--- START OF DATASET CONTENT ---

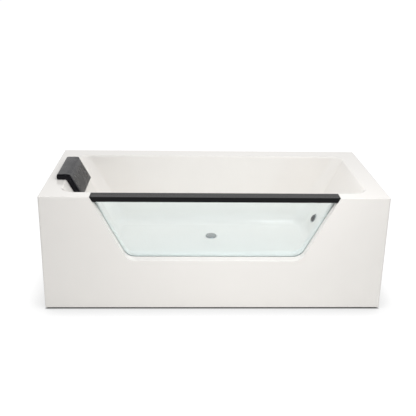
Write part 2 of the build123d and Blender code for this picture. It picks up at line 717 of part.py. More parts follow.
# Window and its rail
glass_top = RAIL_UNDER + GLASS_BITE
save("window_glass", window_prism(GLASS_EDGE, glass_top, GLASS_BACK_Y, GLASS_FRONT_Y))
save("window_gasket", window_gasket())
save("cap_rail", cap_rail())
left_plate, right_plate = rail_end_plates()
save("rail_end_plate_left", left_plate)
save("rail_end_plate_right", right_plate)
save("rail_anchor_blocks", *rail_anchor_blocks())
save("rail_glazing_strip", rail_glazing_strip())

# Headrest
save("headrest_pad", headrest_pad())
save("headrest_suction_cups", *headrest_cups())

# Drain
save("drain_flange", drain_flange())
save("drain_gasket_upper", drain_place() * ring_solid(DRAIN_GASKET_R, DRAIN_NECK_R, 0, DRAIN_GASKET))
nut_top = -SHELL - DRAIN_LOWER_GASKET
save("drain_gasket_lower", drain_place() * ring_solid(DRAIN_GASKET_R, DRAIN_NECK_R, nut_top, -SHELL))
drain_nut = hex_nut(DRAIN_NUT_FLATS, DRAIN_NECK_R, nut_top - DRAIN_NUT, nut_top)
save("drain_lock_nut", drain_place() * drain_nut)
save("plug_cartridge", plug_cartridge())
save("pop_up_plug", pop_up_plug())
save("plug_seal", drain_place() * ring_solid(PLUG_SEAL_R, PLUG_NECK_R, 0, PLUG_SEAL))
save("waste_tailpiece", waste_tailpiece())
save("tail_coupling_nut", tail_coupling_nut())

# Return jet
jet = port_place(JET_Y)
port_gasket = ring_solid(PORT_GASKET_R, PORT_BARREL_R, 0, PORT_GASKET)
port_nut = hex_nut(PORT_NUT_FLATS, PORT_BARREL_R, -SHELL - PORT_NUT, -SHELL)
save("jet_body", jet * port_shell(JET_FLANGE_R, PORT_BORE_R + RUNNING_FIT))
save("jet_gasket", jet * port_gasket)
save("jet_lock_nut", jet * port_nut)
save("jet_ring", jet * jet_ring())
save("jet_eyeball", jet * jet_eyeball())

# Suction port
suction = port_place(SUCTION_Y)
save("suction_body", suction * suction_body())
save("suction_cover", suction * suction_cover())
save("suction_cover_screw", suction * suction_cover_screw())
save("suction_gasket", suction * port_gasket)
save("suction_lock_nut", suction * port_nut)

# Board and frame
board = extrude(RectangleRounded(BOARD_LENGTH, BOARD_WIDTH, BOARD_CORNER), BOARD)
board = Pos(0, BASIN_Y, FRAME_TOP) * board - drain_place() * post_solid(BOARD_CLEAR_R, -DRAIN_NECK, 0)
save("base_board", drilled(board, board_screws()))
beam_z = (FRAME_UNDER, FRAME_TOP)
long_x = (-LONG_RAIL / 2, LONG_RAIL / 2)
foot_hole = Pos(0, 0, FRAME_UNDER) * Cylinder(INSERT_R, 4 * TUBE_WALL)
foot_holes = [Pos(side * FOOT_X, 0, 0) * foot_hole for side in (-1, 1)]
for name, side in (("front", -1), ("rear", 1)):
    beam_y = (side * RAIL_Y - TUBE / 2, side * RAIL_Y + TUBE / 2)
    beam = steel_tube(long_x, beam_y, beam_z, 0)
    for hole in foot_holes:
        beam -= Pos(0, side * RAIL_Y, 0) * hole
    save(f"frame_{name}_rail", drilled(beam, bracket_screws()))
for name, side in (("left", -1), ("right", 1)):
    cross_x = (side * CROSS_X - TUBE / 2, side * CROSS_X + TUBE / 2)
    inner_y = RAIL_Y - TUBE / 2
    cross = steel_tube(cross_x, (-inner_y, inner_y), beam_z, 1)
    save(f"frame_{name}_cross_rail", drilled(cross, board_screws()))
    end_x = tuple(sorted((side * LONG_RAIL / 2, side * (LONG_RAIL / 2 + TUBE))))
    outer_y = RAIL_Y + TUBE / 2
    end_rail = steel_tube(end_x, (-outer_y, outer_y), beam_z, 1)
    save(f"frame_{name}_end_rail", drilled(end_rail, bracket_screws()))
screws = bracket_screws()
save("skirt_brackets", *[drilled(plate, screws) for plate in skirt_brackets()])
save("skirt_bracket_screws", *bracket_screws())
save("board_screws", *board_screws())

# Rim posts and feet, one of each near every corner
for end, along in (("left", -1), ("right", 1)):
    for face, across in (("front", -1), ("rear", 1)):
        post_x = along * (LONG_RAIL + TUBE) / 2
        span_x = (post_x - POST / 2, post_x + POST / 2)
        span_y = (across * RAIL_Y - POST / 2, across * RAIL_Y + POST / 2)
        save(f"rim_post_{face}_{end}", steel_tube(span_x, span_y, (FRAME_TOP, DECK_UNDER), 2))
        foot = Pos(along * FOOT_X, across * RAIL_Y, 0)
        save(f"foot_pad_{face}_{end}", foot * foot_pad())
        save(f"foot_stud_{face}_{end}", foot * foot_stud())
corners = [Pos(x, y, 0) for x in (-FOOT_X, FOOT_X) for y in (-RAIL_Y, RAIL_Y)]
save("foot_inserts", *[corner * foot_insert() for corner in corners])
nut_top = FRAME_UNDER - INSERT_FLANGE
lock_nut = hex_nut(STUD_FLATS, STUD_R + RUNNING_FIT, nut_top - STUD_NUT, nut_top)
save("foot_lock_nuts", *[corner * lock_nut for corner in corners])
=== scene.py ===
"""Cold plunge tub of gloss white acrylic with a front window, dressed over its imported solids.

Metres, X along the tub, -Y towards the window, Z up from the floor.
"""
import math

import bmesh
import bpy
from mathutils import Matrix, Vector


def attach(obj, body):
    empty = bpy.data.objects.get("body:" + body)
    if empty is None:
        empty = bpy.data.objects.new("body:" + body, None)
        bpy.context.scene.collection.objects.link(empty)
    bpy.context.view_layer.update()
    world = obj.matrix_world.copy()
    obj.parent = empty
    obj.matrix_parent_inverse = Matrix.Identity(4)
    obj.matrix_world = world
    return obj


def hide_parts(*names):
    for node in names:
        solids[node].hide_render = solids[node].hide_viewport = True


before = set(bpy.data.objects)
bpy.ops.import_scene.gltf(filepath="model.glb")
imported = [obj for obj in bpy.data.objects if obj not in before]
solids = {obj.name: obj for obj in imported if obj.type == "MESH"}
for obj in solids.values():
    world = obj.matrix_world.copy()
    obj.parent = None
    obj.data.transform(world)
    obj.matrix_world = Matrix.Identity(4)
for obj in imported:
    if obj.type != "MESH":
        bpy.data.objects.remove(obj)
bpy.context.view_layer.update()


# Basin and deck.
# One sheet of white cast acrylic, heated and drawn by vacuum over a mould, then backed with resin and
# chopped glass fibre. The face keeps the sheet's gloss. The back is dull, yellowish and rough with fibre.
MM = 0.001
ACRYLIC_WHITE = "F9F6F2"
ACRYLIC_SHADE = "F6F3EF"
LAMINATE = "D8D0BA"
LAMINATE_FIBRE = "EAE4D2"
FORMING_WAVE = 160 * MM
ORANGE_PEEL = 4 * MM
FIBRE_LENGTH = 30 * MM
ABOVE_BASIN = (0.0, -15 * MM, 900 * MM)
BACK_TOP = 594.5 * MM
BACK_HALF_LENGTH = 845.5 * MM
BACK_HALF_WIDTH = 410.5 * MM


def linear(colour):
    """An sRGB hex colour as the linear RGBA that shaders take."""
    parts = [int(colour[i : i + 2], 16) / 255 for i in (0, 2, 4)]
    return [p / 12.92 if p <= 0.04045 else ((p + 0.055) / 1.055) ** 2.4 for p in parts] + [1.0]


def add(tree, kind, values=None, links=None, **settings):
    """Add one shader node, with its settings, its input values and what feeds its inputs."""
    node = tree.nodes.new("ShaderNode" + kind)
    for name, value in settings.items():
        setattr(node, name, value)
    for name, value in (values or {}).items():
        node.inputs[name].default_value = value
    for name, source in (links or {}).items():
        tree.links.new(source, node.inputs[name])
    return node


def start_material(name):
    """A material with nothing in it but its output, and the object's own coordinates in metres."""
    material = bpy.data.materials.new(name)
    material.use_nodes = True
    tree = material.node_tree
    tree.nodes.clear()
    place = add(tree, "TexCoord").outputs["Object"]
    return material, tree, place


def finish_material(tree, shader):
    """Send a shader to the surface."""
    add(tree, "OutputMaterial", links={"Surface": shader})


def paint(material, *names):
    """Give each named solid this one material."""
    for name in names:
        for slot in solids[name].material_slots:
            slot.material = material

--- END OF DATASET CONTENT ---

#### STATED TASK:
Print exactly the lines above from the one with "foot * foot_stud())" to the one with "if empty is", including both.

#### WRITTEN SOLUTION:
        save(f"foot_stud_{face}_{end}", foot * foot_stud())
corners = [Pos(x, y, 0) for x in (-FOOT_X, FOOT_X) for y in (-RAIL_Y, RAIL_Y)]
save("foot_inserts", *[corner * foot_insert() for corner in corners])
nut_top = FRAME_UNDER - INSERT_FLANGE
lock_nut = hex_nut(STUD_FLATS, STUD_R + RUNNING_FIT, nut_top - STUD_NUT, nut_top)
save("foot_lock_nuts", *[corner * lock_nut for corner in corners])
=== scene.py ===
"""Cold plunge tub of gloss white acrylic with a front window, dressed over its imported solids.

Metres, X along the tub, -Y towards the window, Z up from the floor.
"""
import math

import bmesh
import bpy
from mathutils import Matrix, Vector


def attach(obj, body):
    empty = bpy.data.objects.get("body:" + body)
    if empty is None:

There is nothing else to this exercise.